Here’s a sampling… so you can see what I’m fuming about.
Hi j how r u first date meet u in sandpoint for a drink and c where it goes from there what do u think
C where it goes from where? Perhaps you want to meet my … uh… well… shit. I don’t know anyone his age so I guess that’s out. If I introduced him to my mama she’d smack him.
I’m extremely multifaceted, most definitely one of the most interesting individuals you will meet, and I can promise you that! I have seen and done a lot in my days here on the planet EARTH. I tend to have an insatiable appetite for learning, which lends itself to many adventures. I am driven and have an uncanny sense of personal motivation. I am independent; although that can be my biggest strength, it can also be my greatest crutch. I would describe my adventurous ways as a cat, just a little mischievous, but one that will always land on its feet! I guess some, would label this as a free spirit, because I am passionate about humanity in a way that most others can’t touch. I am selfless in ways, which most don’t understand. I give of my time, without thought or payment; more often then most do in their lifetime.

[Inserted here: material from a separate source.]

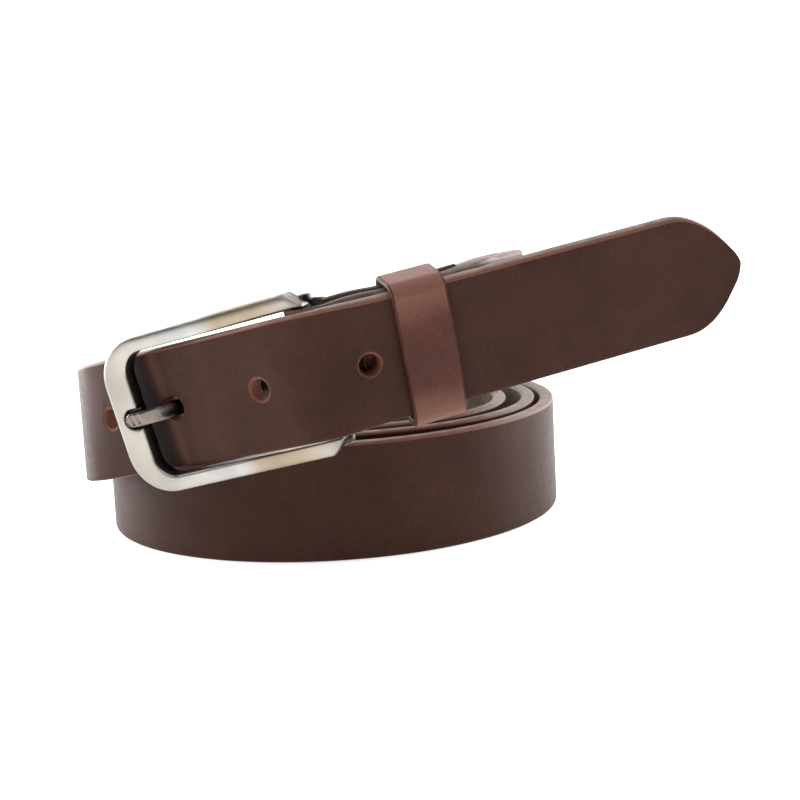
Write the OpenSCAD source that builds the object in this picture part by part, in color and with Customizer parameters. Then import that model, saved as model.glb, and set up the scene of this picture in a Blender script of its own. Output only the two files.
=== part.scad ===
// Coiled leather belt with a single-pin buckle, standing on the lower edge of its coil.
// Millimetres. X is to the right, -Y is the front, +Z is up.

/* [Strap] */
// Width of the strap
strap_w = 30; // [28:0.5:32]
// Thickness of the leather
strap_t = 3.8; // [3.4:0.1:4]
// Thickness of the thinned leather where it folds round the bar
fold_t = 2; // [1.8:0.1:2.2]
// Diameter of the punched holes
hole_d = 4.6; // [4:0.1:5]
// Distance between two holes
hole_pitch = 25; // [24:0.5:26]
// Distance from the first hole to the tip
tip_len = 94; // [85:1:100]
// Longest step between two sections of the strap
step_len = 6; // [4:1:9]

/* [Buckle] */
// Height of the frame over both arms
frame_h = 39.5; // [39:0.5:42]
// Distance from the hinge axis to the outside of the front bar
frame_len = 55.5; // [54:0.5:57]
// Thickness of the frame
frame_t = 4.5; // [4:0.1:5]
// Width of an arm
arm_w = 4; // [3.6:0.1:4.2]
// Width of the front bar
bar_w = 7; // [6:0.5:7.5]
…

Have I scared you away yet? I promise I don’t bite…
And ya lost me… I love a good biter. lol… BUT. The thought of this man biting me after his rather Thomas-esque 18 page email about how fantastic I am and how magnanimous and charitable he his, makes me throw up in my mouth a little. This guy does everything but email you the title to his mid-life crisis mobile. I understand some men play the sugar daddy card… but I’d rather be poor and exhausted in love than face my wifely obligations with any amount of hesitation.
hi j, i read ur profile and decide to say hi. if u would like to chatt sometime feel free to say hi. by 4 now good luck fishing.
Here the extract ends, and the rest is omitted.